Мы прибыли на вокзал в Омске в 5:30 вечера 17 ноября 1918 года. Адмирал поблагодарил меня и мою охрану за помощь и защиту, которую я ему обеспечил. Я пообещал ему помощь и в дальнейшем и сказал, что сочувствую его патриотической попытке оживить дух его народа. Он сразу же отправился к себе на квартиру и оставался там.
Корреспондент «Таймс» в сообщении для своей газеты предположил, что адмирал заранее знал о том, что произошло в ту ночь в Омске. Я не думаю, что это так. Он мог догадываться, что в воздухе витает нечто очень неприятное. Это ощущал даже самый бесчувственный из тех, кто стоял за сценой. Но что это, откуда это идет и на кого обрушится – этот секрет знали лишь немногие. Я убежден, что адмирал не входил в их число. Полковник (теперь генерал) Лебедев мог бы рассказать всю историю, хотя во время этого военного переворота его имя даже не упоминалось. Будучи молодым способным казачьим офицером, он служил в штабе Корнилова, когда Керенский пригласил этого крупного казачьего генерала ввести свою армию в Петроград, чтобы спасти вновь избранное Учредительное собрание. Хорошо известно, что, когда Корнилов подчинился его приказу, Керенский повел себя как предатель, разорвав в клочья единственную силу, которая вняла его просьбе и могла бы спасти Россию. В свою очередь и он сам стал жертвой вампиров, толкнувших его на эти разрушительные действия. Лебедев ускользнул, но можно быть уверенным, что он надолго затаил ненависть к социалистам-революционерам, которые предали его великого командира.

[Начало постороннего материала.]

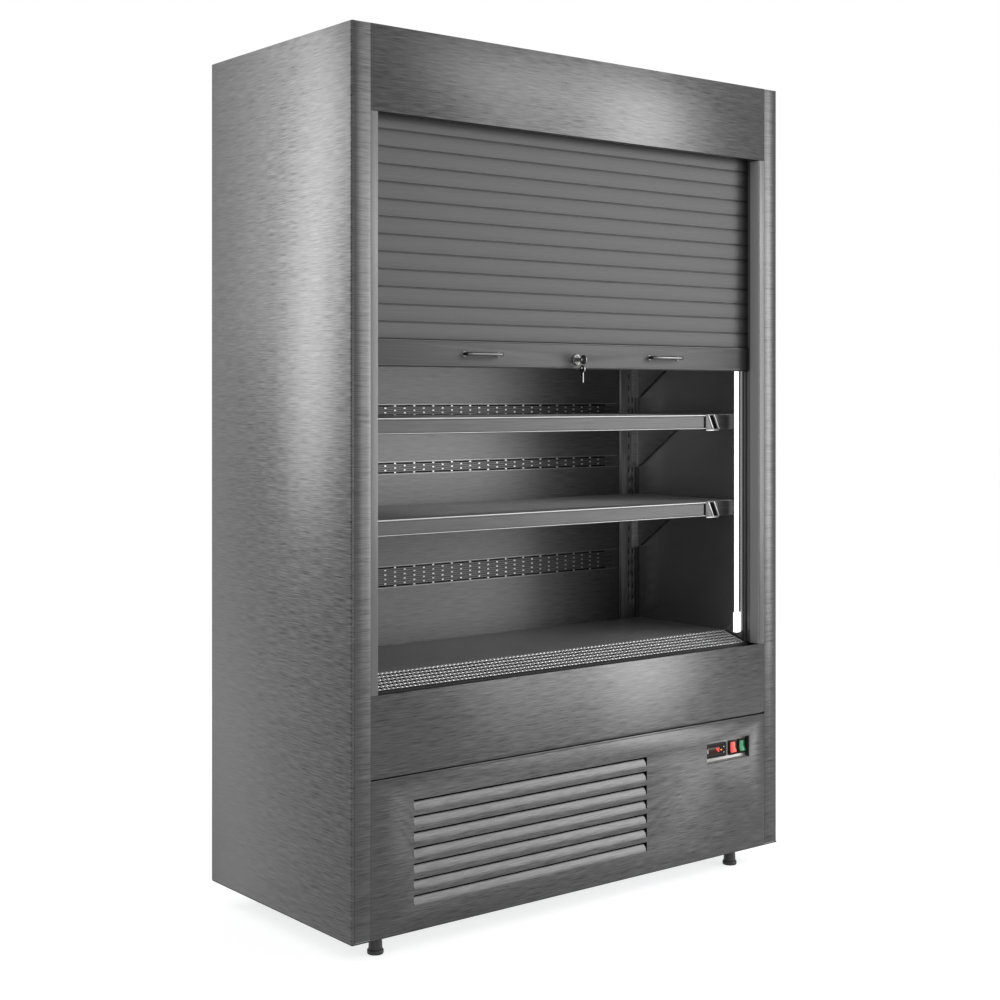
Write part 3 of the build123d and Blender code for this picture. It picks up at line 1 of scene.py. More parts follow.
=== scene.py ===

Товарищи Керенского, а в некоторых случаях самые настоящие предатели, нашли прибежище в Директории и Совете министров и продолжили играть ту же двойную игру, которая привела к падению первое Учредительное собрание и обернулась катастрофой для русского народа. Они были членами все той же никчемной толпы пустых болтунов, которые из-за своего малодушия сделали свою страну притчей во языцех, и допустили заключение Брестского мира. Мое положение позволяло об этом судить. Я был уверен, что этот молодой человек не из тех, кто позволит казни своего командира остаться безнаказанной.
Он ушел на юг России и присоединился к генералу Деникину в его первой попытке выступить против большевиков. Посланный Деникиным в Омск с депешей, он стал центром группы отчаянных, которым не хватало хладнокровия, чтобы добиться успеха. В то время положение дел в Омске было просто неописуемым. Каждый вечер, как только стемнеет, со всех концов города доносились ружейные и револьверные выстрелы и крики. А утром санитарные повозки подбирали от пяти до двадцати мертвых офицеров. Не было ни полиции, ни судов, ни закона – ничего. В отчаянии офицеры сбивались в группы и стреляли без разбора в каждого, кто, как им казалось, имел отношение к убийствам их товарищей. Так что мертвые тела в гражданском не уступали числом телам в военной форме. То, что офицеры отправляли на вечный покой тех, кого надо, подтверждалось тем фактом, что ночных убийств становилось все меньше и меньше, а потом они практически совсем прекратились.